═══ Given data ═══

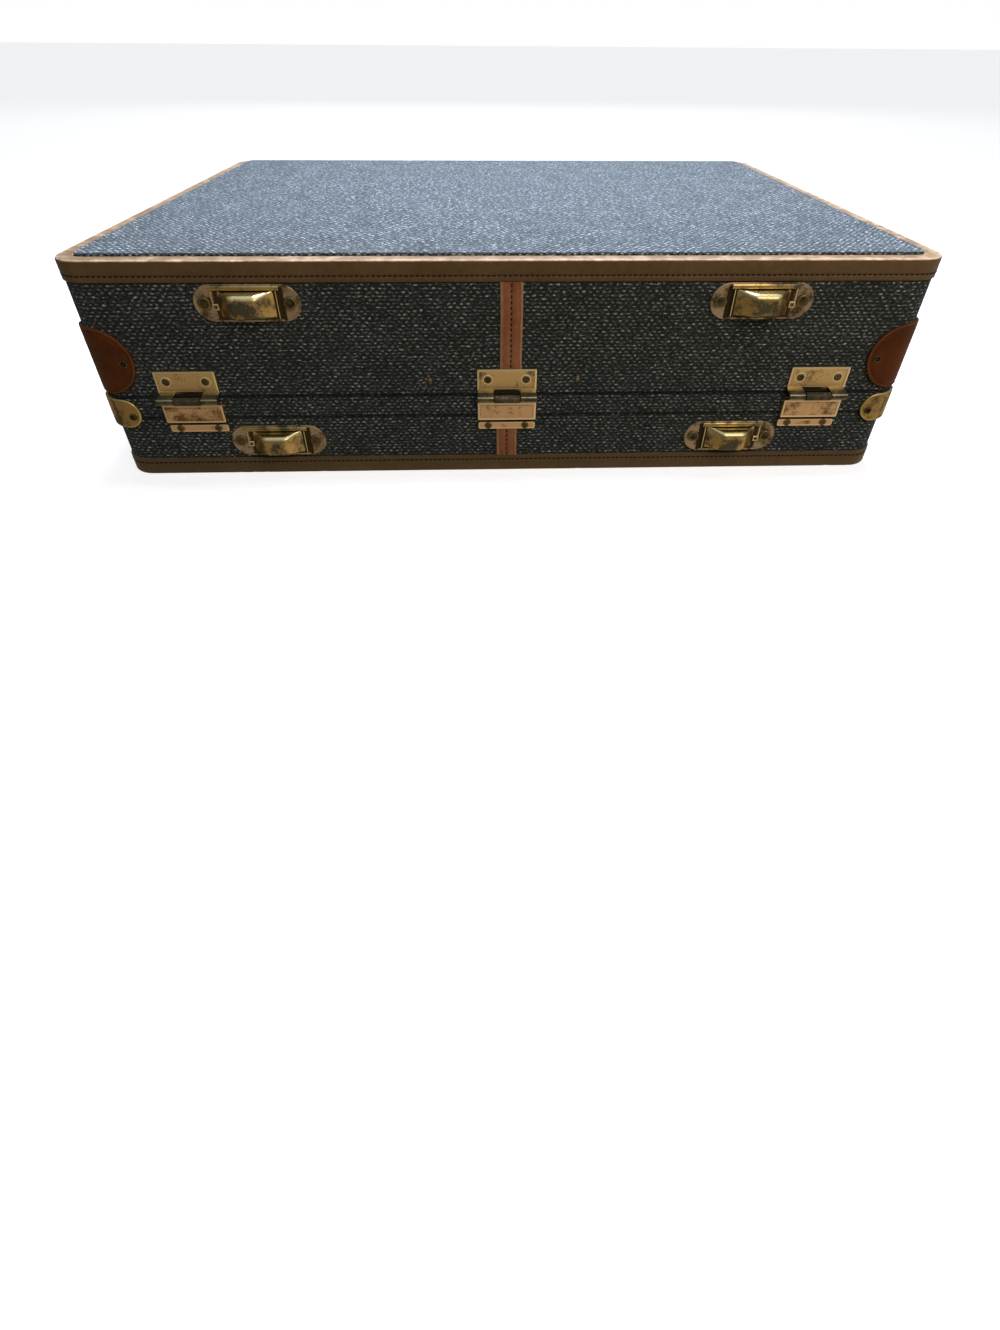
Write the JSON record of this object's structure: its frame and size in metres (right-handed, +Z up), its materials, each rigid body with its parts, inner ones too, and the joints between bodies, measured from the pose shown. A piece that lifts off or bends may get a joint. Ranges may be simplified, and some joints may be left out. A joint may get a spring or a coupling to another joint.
{
  "type": "travelling case",
  "caption": "Hard-sided travelling case with hinged shallow and deep halves, tweed sides, leather binding, standing feet, a handle and latches.",
  "frame": {"origin": "on the floor under the middle of the case's bounding box, feet and handle included", "axes": "+X along the length of the hinge side, +Y from the hinges towards the handle, +Z up from the shallow half to the deep half"},
  "size_m": [0.6136, 0.4668, 0.1678],
  "materials": {
    "board": "plain plywood, unseen between cloth and lining",
    "rim": "the case's tweed glued over the wooden frame of the mouth",
    "tweed": "coarse two-colour tweed, worn",
    "binding_leather": "tan leather, stitched near its inner edge, rubbed on the corners",
    "strip_leather": "red-brown leather with a line of stitches down the middle",
    "guard_leather": "dark red-brown leather, creased and rubbed",
    "handle_leather": "brown leather, polished by hands",
    "lining": "plain tan cotton",
    "brass": "dull and tarnished",
    "foot_brass": "rubbed bright on the crests, dark in the hollows"
  },
  "bodies": {
    "lid": {"lid_panel_board": "board", "lid_side_board": "board", "lid_rim": "rim", "lid_panel_cloth": "tweed", "lid_side_cloth": "tweed", "lid_binding": "binding_leather", "lid_lining": "lining", "lid_strip": "strip_leather", "lid_corner_left_hinge_side": "brass", "lid_corner_left_handle_side": "brass", "lid_corner_right_hinge_side": "brass", "lid_corner_right_handle_side": "brass", "lid_foot_left_plate": "foot_brass", "lid_foot_left_bumper": "foot_brass", "lid_foot_right_plate": "foot_brass", "lid_foot_right_bumper": "foot_brass", "hinge_lid_leaf_left": "brass", "hinge_pin_left": "brass", "hinge_lid_leaf_middle": "brass", "hinge_pin_middle": "brass", "hinge_lid_leaf_right": "brass", "hinge_pin_right": "brass", "hasp_plate_left": "brass", "hasp_pin_left": "brass", "hasp_plate_right": "brass", "hasp_pin_right": "brass"},
    "deep_half": {"deep_panel_board": "board", "deep_side_board": "board", "deep_rim": "rim", "deep_panel_cloth": "tweed", "deep_side_cloth": "tweed", "deep_binding": "binding_leather", "deep_lining": "lining", "deep_strip": "strip_leather", "deep_corner_left_hinge_side": "guard_leather", "deep_corner_left_handle_side": "guard_leather", "deep_corner_right_hinge_side": "guard_leather", "deep_corner_right_handle_side": "guard_leather", "deep_foot_left_plate": "foot_brass", "deep_foot_left_bumper": "foot_brass", "deep_foot_right_plate": "foot_brass", "deep_foot_right_bumper": "foot_brass", "hinge_deep_leaf_left": "brass", "hinge_deep_leaf_middle": "brass", "hinge_deep_leaf_right": "brass", "latch_plate_left": "brass", "handle_mount_left": "brass", "latch_plate_right": "brass", "handle_mount_right": "brass"},
    "handle": {"handle_ring_left": "brass", "handle_ring_right": "brass", "handle_grip": "handle_leather"},
    "hasp_left": {"hasp_left": "brass"},
    "hasp_right": {"hasp_right": "brass"},
    "latch_button_left": {"latch_slide_left": "brass"},
    "latch_button_right": {"latch_slide_right": "brass"}
  },
  "joints": [
    {"name": "case_opening", "type": "hinge", "parent": "lid", "child": "deep_half", "pos_m": [0, -0.22915, 0.06725], "axis": [1, 0, 0], "range_deg": [0, 136]},
    {"name": "handle_swing", "type": "hinge", "parent": "deep_half", "child": "handle", "pos_m": [0, 0.22595, 0.08425], "axis": [1, 0, 0], "range_deg": [0, 176]},
    {"name": "hasp_swing_left", "type": "hinge", "parent": "lid", "child": "hasp_left", "pos_m": [-0.177, 0.22185, 0.05675], "axis": [-1, 0, 0], "range_deg": [0, 170]},
    {"name": "hasp_swing_right", "type": "hinge", "parent": "lid", "child": "hasp_right", "pos_m": [0.177, 0.22185, 0.05675], "axis": [-1, 0, 0], "range_deg": [0, 170]},
    {"name": "latch_button_slide_left", "type": "slide", "parent": "deep_half", "child": "latch_button_left", "axis": [-1, 0, 0], "range_m": [0, 0.006], "stiffness_N_per_m": 200},
    {"name": "latch_button_slide_right", "type": "slide", "parent": "deep_half", "child": "latch_button_right", "axis": [1, 0, 0], "range_m": [0, 0.006], "stiffness_N_per_m": 200}
  ]
}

═══

▸ **Exercise objective**
Write out all the data again, exactly as it appears.

▸ **Solution for this exercise**
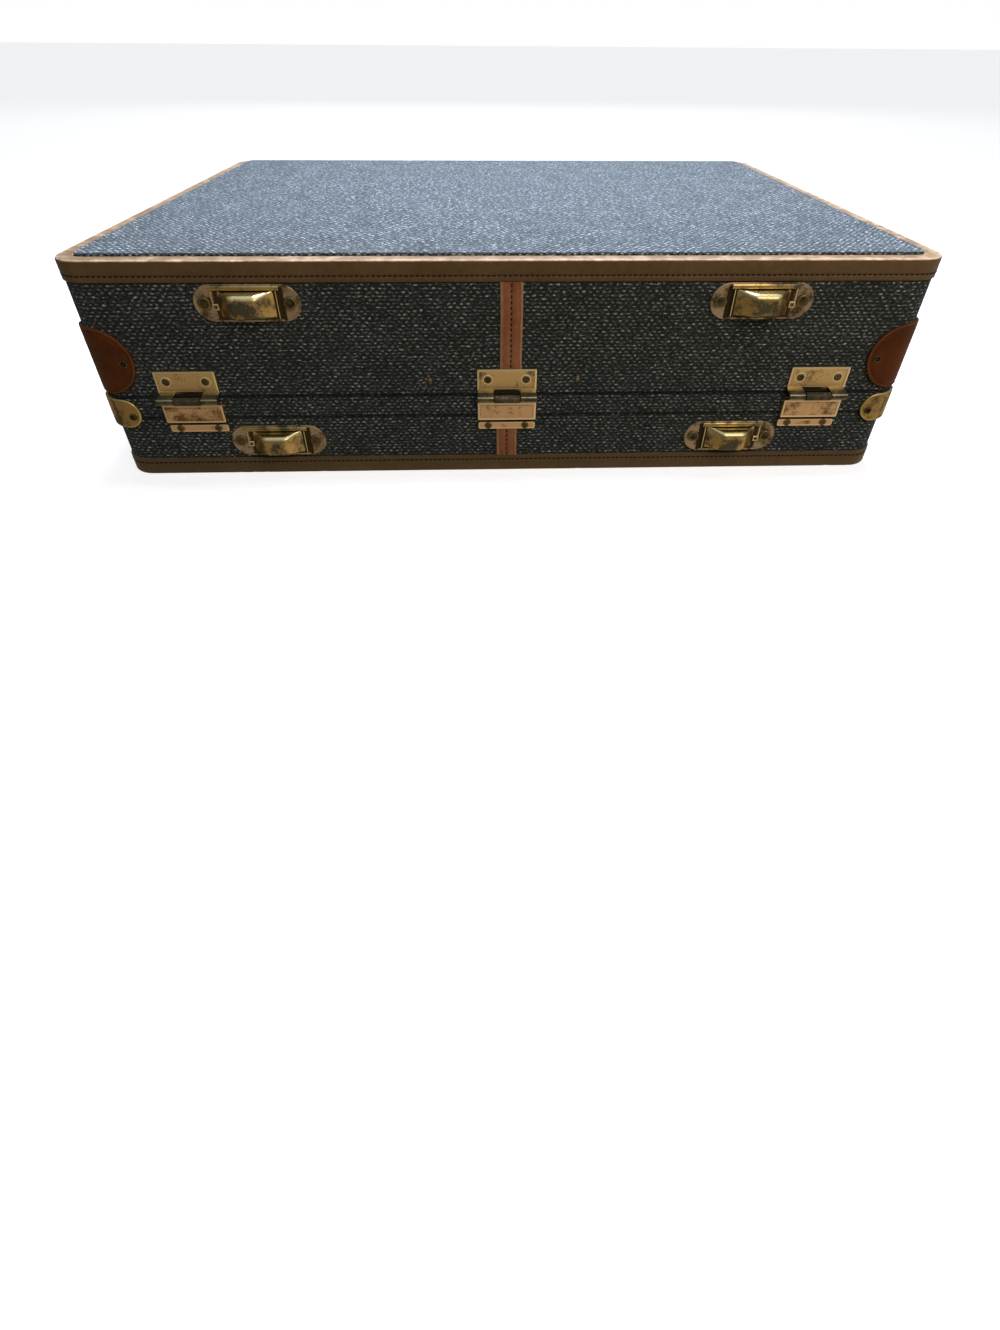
Write the JSON record of this object's structure: its frame and size in metres (right-handed, +Z up), its materials, each rigid body with its parts, inner ones too, and the joints between bodies, measured from the pose shown. A piece that lifts off or bends may get a joint. Ranges may be simplified, and some joints may be left out. A joint may get a spring or a coupling to another joint.
{
  "type": "travelling case",
  "caption": "Hard-sided travelling case with hinged shallow and deep halves, tweed sides, leather binding, standing feet, a handle and latches.",
  "frame": {"origin": "on the floor under the middle of the case's bounding box, feet and handle included", "axes": "+X along the length of the hinge side, +Y from the hinges towards the handle, +Z up from the shallow half to the deep half"},
  "size_m": [0.6136, 0.4668, 0.1678],
  "materials": {
    "board": "plain plywood, unseen between cloth and lining",
    "rim": "the case's tweed glued over the wooden frame of the mouth",
    "tweed": "coarse two-colour tweed, worn",
    "binding_leather": "tan leather, stitched near its inner edge, rubbed on the corners",
    "strip_leather": "red-brown leather with a line of stitches down the middle",
    "guard_leather": "dark red-brown leather, creased and rubbed",
    "handle_leather": "brown leather, polished by hands",
    "lining": "plain tan cotton",
    "brass": "dull and tarnished",
    "foot_brass": "rubbed bright on the crests, dark in the hollows"
  },
  "bodies": {
    "lid": {"lid_panel_board": "board", "lid_side_board": "board", "lid_rim": "rim", "lid_panel_cloth": "tweed", "lid_side_cloth": "tweed", "lid_binding": "binding_leather", "lid_lining": "lining", "lid_strip": "strip_leather", "lid_corner_left_hinge_side": "brass", "lid_corner_left_handle_side": "brass", "lid_corner_right_hinge_side": "brass", "lid_corner_right_handle_side": "brass", "lid_foot_left_plate": "foot_brass", "lid_foot_left_bumper": "foot_brass", "lid_foot_right_plate": "foot_brass", "lid_foot_right_bumper": "foot_brass", "hinge_lid_leaf_left": "brass", "hinge_pin_left": "brass", "hinge_lid_leaf_middle": "brass", "hinge_pin_middle": "brass", "hinge_lid_leaf_right": "brass", "hinge_pin_right": "brass", "hasp_plate_left": "brass", "hasp_pin_left": "brass", "hasp_plate_right": "brass", "hasp_pin_right": "brass"},
    "deep_half": {"deep_panel_board": "board", "deep_side_board": "board", "deep_rim": "rim", "deep_panel_cloth": "tweed", "deep_side_cloth": "tweed", "deep_binding": "binding_leather", "deep_lining": "lining", "deep_strip": "strip_leather", "deep_corner_left_hinge_side": "guard_leather", "deep_corner_left_handle_side": "guard_leather", "deep_corner_right_hinge_side": "guard_leather", "deep_corner_right_handle_side": "guard_leather", "deep_foot_left_plate": "foot_brass", "deep_foot_left_bumper": "foot_brass", "deep_foot_right_plate": "foot_brass", "deep_foot_right_bumper": "foot_brass", "hinge_deep_leaf_left": "brass", "hinge_deep_leaf_middle": "brass", "hinge_deep_leaf_right": "brass", "latch_plate_left": "brass", "handle_mount_left": "brass", "latch_plate_right": "brass", "handle_mount_right": "brass"},
    "handle": {"handle_ring_left": "brass", "handle_ring_right": "brass", "handle_grip": "handle_leather"},
    "hasp_left": {"hasp_left": "brass"},
    "hasp_right": {"hasp_right": "brass"},
    "latch_button_left": {"latch_slide_left": "brass"},
    "latch_button_right": {"latch_slide_right": "brass"}
  },
  "joints": [
    {"name": "case_opening", "type": "hinge", "parent": "lid", "child": "deep_half", "pos_m": [0, -0.22915, 0.06725], "axis": [1, 0, 0], "range_deg": [0, 136]},
    {"name": "handle_swing", "type": "hinge", "parent": "deep_half", "child": "handle", "pos_m": [0, 0.22595, 0.08425], "axis": [1, 0, 0], "range_deg": [0, 176]},
    {"name": "hasp_swing_left", "type": "hinge", "parent": "lid", "child": "hasp_left", "pos_m": [-0.177, 0.22185, 0.05675], "axis": [-1, 0, 0], "range_deg": [0, 170]},
    {"name": "hasp_swing_right", "type": "hinge", "parent": "lid", "child": "hasp_right", "pos_m": [0.177, 0.22185, 0.05675], "axis": [-1, 0, 0], "range_deg": [0, 170]},
    {"name": "latch_button_slide_left", "type": "slide", "parent": "deep_half", "child": "latch_button_left", "axis": [-1, 0, 0], "range_m": [0, 0.006], "stiffness_N_per_m": 200},
    {"name": "latch_button_slide_right", "type": "slide", "parent": "deep_half", "child": "latch_button_right", "axis": [1, 0, 0], "range_m": [0, 0.006], "stiffness_N_per_m": 200}
  ]
}